Strict enforcement of traffic laws keeps accidents under check even when the vehicles travel at a maximum speed of 120 kmph. We witness frequent fatal accidents on Jammu-Srinagar National Highway and other hilly roads. Inspection of vehicles before putting them on roads is a must, for which mechanical workshop facilities need to be provided at vital spots at the foot and also at the top of steep ghat sections, where especially the loaded vehicles can be inspected and only the certified ones can be allowed to enter the ghat sections. Self-discipline needs to be inculcated in all vehicle owners to get their vehicles periodically inspected and apply for registration or renewal of registration of only such vehicles that are certified to be road worthy by approved workshops.

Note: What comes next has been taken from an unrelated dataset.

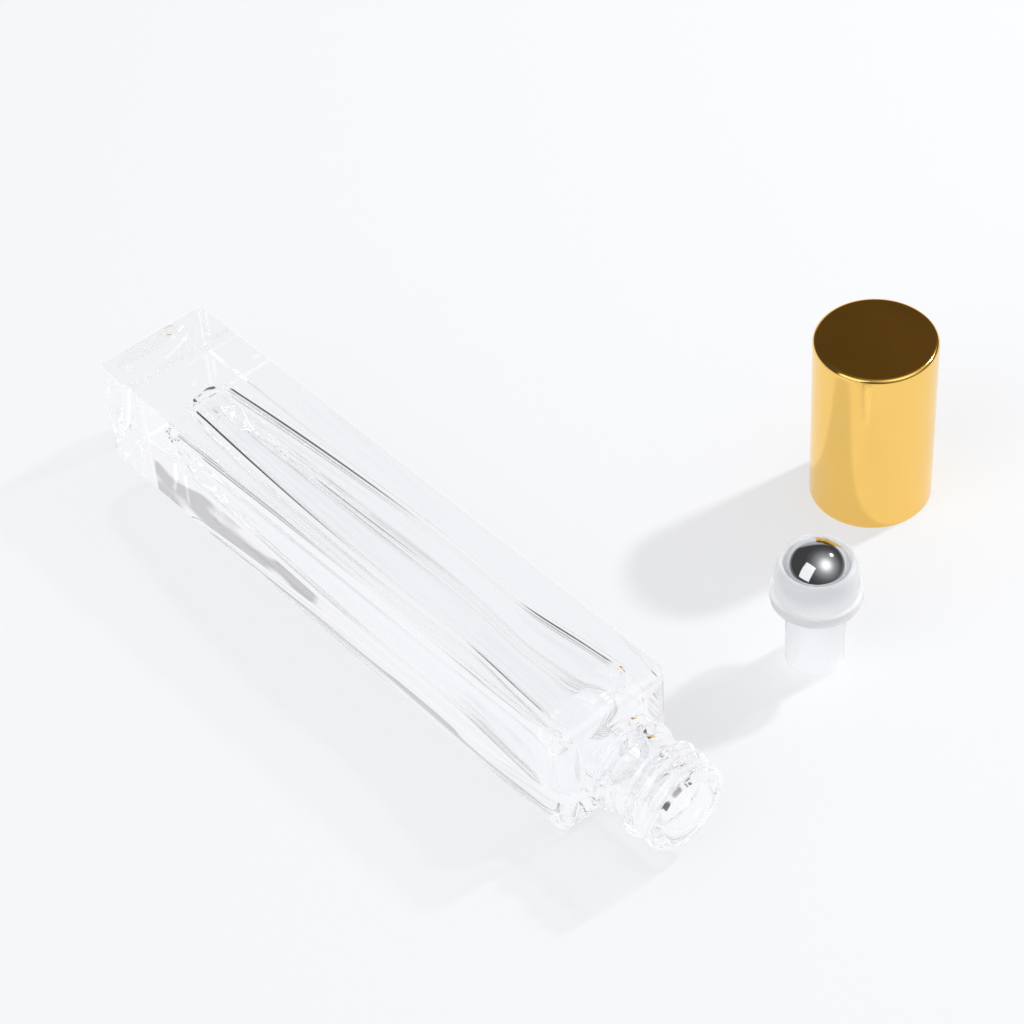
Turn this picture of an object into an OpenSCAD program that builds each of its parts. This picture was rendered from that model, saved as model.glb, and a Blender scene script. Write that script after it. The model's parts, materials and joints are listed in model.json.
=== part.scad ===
// Roll-on bottle: a square glass bottle with a screw neck, a press-in roller housing that holds a
// steel ball, and a metal cap with a threaded plastic liner. The bottle lies on one side, and the
// housing and the cap stand beside it, taken off as for filling.
// Lengths are in millimetres. X runs along the bottle from its foot to its neck, Z is up, and the
// origin is the middle of the side that the bottle lies on.

/* [Bottle body] */
// Width of the square body across its flats
body_w = 17.2; // [15:0.1:24]
// Length of the body from its foot to its shoulder
body_length = 93.7; // [70:0.1:140]
// Radius of the body's four long edges
edge_r = 0.5; // [0.3:0.1:1.4]
// Radius of the edges round the foot
foot_edge_r = 1.5; // [0.3:0.1:1.7]
// Radius of the edges round the shoulder
shoulder_edge_r = 1.9; // [0.3:0.1:2]
// Thickness of the solid glass foot under the cavity
foot_t = 10.3; // [6:0.1:20]
// Depth of the dish in the foot
dish_depth = 1; // [0.3:0.1:1.5]
// Diameter of the dish in the foot
dish_d = 13.6; // [8:0.2:14.4]

/* [Cavity] */
// Wall of the body beside the cavity's nose
wall_foot = 4.4; // [3:0.1:5.5]
// Wall of the body halfway along
wall_mid = 2.4; // [1.6:0.1:3.2]
// Wall of the body just under the shoulder
wall_top = 1.8; // [1.2:0.1:2.5]
// How far the cavity draws in between its middle and the shoulder
waist_depth = 0.7; // [0:0.05:0.8]
// Length of the cavity's rounded nose
nose_l = 5.3; // [2:0.1:6]
// Length over which the cavity draws in under the shoulder
inner_shoulder_l = 4; // [2.5:0.1:6]
// Thickness of the glass between the cavity's end and the shoulder
shoulder_t = 1.9; // [1:0.1:3]

/* [Neck] */
// Length of the neck from the shoulder to the lip
neck_l = 12; // [11.5:0.1:14]
// Diameter of the neck between its threads
neck_d = 11.3; // [10.9:0.1:11.6]
// Diameter of the bore through the neck
bore_d = 7.5; // [7.1:0.1:7.9]
// Outer diameter of the lip
lip_d = 12.2; // [12:0.1:12.6]
// Height of the lip band
lip_h = 1.4; // [1.2:0.1:1.6]
// Radius of the lip's outer edge
lip_round = 0.7; // [0.3:0.1:0.9]
// Chamfer at the mouth of the bore
bore_chamfer = 0.6; // [0.2:0.1:0.8]
// Diameter of the bead at the root of the neck
bead_d = 12.7; // [12.2:0.1:13]
// Radius of the bead's section
bead_r = 1.3; // [1:0.1:1.5]
// Distance from the shoulder to the middle of the bead
bead_x = 2.6; // [1.8:0.1:3]

/* [Thread] */
// Diameter over the neck's thread
thread_d = 13.1; // [12.8:0.1:13.5]
// Rise of the thread in one turn
thread_pitch = 2.1; // [1.8:0.1:2.4]
// Distance from the shoulder to the start of the neck's thread
thread_start = 6.1; // [5.8:0.1:6.5]
// Turns of the thread on the neck
neck_turns = 1.8; // [1:0.1:2]
// Turns of the thread in the cap
cap_turns = 1.4; // [1:0.1:2]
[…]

Highway engineers need to provide a safe road system. The present road system is not fully geared to meet the demands of the modern heavy and fast moving traffic. The presence of a variety of slow and fast moving vehicles, overcrowding of arterial routes and thoroughfares, encroachments and ribbon development, poor lighting conditions and improper intersection designs create conditions for accidents. Therefore it is important to pin-point specific reasons for the cause of accident at a particular spot. Once the correct accident information is made available and properly analysed, it would be possible to find out the causes of accidents and undertake timely remedial measures.
Maintaining and developing the present road system to a high standard within the available funds is the responsibility of Highway Engineer. While for the new roads, it would be necessary to provide for inbuilt traffic safety at the design stage itself; for the existing roads, the solution will vary from situation to situation. There may be cases for improving geometric deficiencies or providing improved facilities like widening and constructing fly-overs. It should be ensured that measures, which can reduce the number of accidents to maximum extent at minimum cost, are given first priority. Every year funds can be got earmarked for the purpose out of plan or non-plan allocation from the authorities.